The gallery showcased hats and quilts made entirely of wood. He was struck by the realism of the art. The textures, colors and shadows reminded him of what he had originally loved about carving duck decoys. “It was spectacular,” he says. “And I thought, ‘Well, I can never do the quilts, but the hat I can try.’”
On his way home, Bruu picked up some wood and tools. Within a week, he carved his first hat out of wood, followed by another one, then another one, and another one.
He sent his carved hats to the gallery owner in Aspen. He asked for feedback on his work and wanted to find out how far away he was from matching the perfection of the hats and quilts he saw when he visited the gallery. “‘You’ll be the cheaper version of Frazier, which was the artist,” he says. “And I said, ‘I’m in.’”
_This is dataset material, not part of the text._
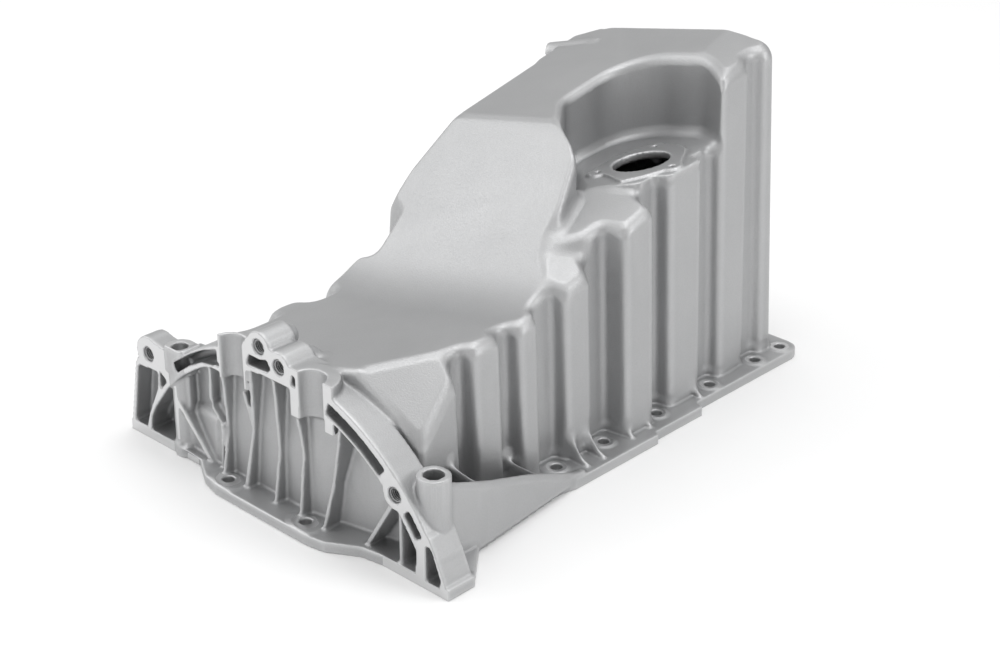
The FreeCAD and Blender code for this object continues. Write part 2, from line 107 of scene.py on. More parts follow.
def makeWorld():
    world = bpy.data.worlds.new("studioWorld")
    bpy.context.scene.world = world
    world.use_nodes = True
    nodes = world.node_tree.nodes
    links = world.node_tree.links
    place = nodes.new("ShaderNodeTexCoord")
    split = nodes.new("ShaderNodeSeparateXYZ")
    links.new(place.outputs["Generated"], split.inputs["Vector"])
    rise = nodes.new("ShaderNodeMapRange")
    rise.inputs["To Min"].default_value = studio["worldLow"]
    rise.inputs["To Max"].default_value = studio["worldHigh"]
    links.new(split.outputs["Z"], rise.inputs["Value"])
    links.new(rise.outputs["Result"], nodes["Background"].inputs["Strength"])
    nodes["Background"].inputs["Color"].default_value = (1.0, 1.0, 1.0, 1.0)


def makeFloor():
    half = studio["floorSize"] / 2.0
    corners = [(-half, -half, 0), (half, -half, 0), (half, half, 0), (-half, half, 0)]
    mesh = bpy.data.meshes.new("floor")
    mesh.from_pydata(corners, [], [(0, 1, 2, 3)])
    floor = bpy.data.objects.new("floor", mesh)
    bpy.context.scene.collection.objects.link(floor)
    paper = bpy.data.materials.new("palePaper")
    paper.use_nodes = True
    shader = paper.node_tree.nodes["Principled BSDF"]
    shader.inputs["Base Color"].default_value = (*studio["floorColour"], 1.0)
    shader.inputs["Roughness"].default_value = studio["floorRoughness"]
    mesh.materials.append(paper)


def makeStudio():
    makeWorld()
    bpy.context.scene.view_settings.view_transform = "Standard"
    for lamp in studio["lamps"]:
        makeLamp(*lamp)
    makeFloor()
    print("studio lit")


# cast aluminium, with its machined faces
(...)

With that, Bruu got into his first gallery. About six months later, he sold his first art piece and then about half the art he sent to the gallery.
The art dealer wanted more, but Bruu got “wrapped up in his career.” He pulled out of the gallery, and he and his art grew apart — again.
Bruu gently sets down the wooden ball cap on the desk. He spent hours crafting it into a life-like image. He slowly makes his way out of the barn, and then looks back at the beautiful mess of wood scraps and shavings. He’s five months into a new phase of his life since he retired from the corporate world after 32 years.
He started working as a full-time wood artist almost immediately after retiring and began restoring the barn about the same time. He plans to make the downstairs his workshop and gallery space and the upstairs will become a loft for his family.
About five years ago, he and his wife Shannon bought the home and barn. They traced the barn’s origins back to 1902 — way before they came to McKinney from California in the 1990s. Bruu is restoring the barn, essentially, by himself. He had a contractor come in to do “some of the major work,” but the inside has been up to him.
While still a work-in-progress, it is clear that the barn symbolizes something much more to Bruu — the revival of something he loves.
“When somebody walks by my art and says, ‘Oh, that’s nice that you have a couple of hats there, but I don’t understand it,’” he says. “But then they look a little closer and go, ‘Oh, that’s wood’ and say, ‘Oh my God,’ and they tap on it. That’s the kind of reaction that I go for, and that’s what keeps me interested in it.”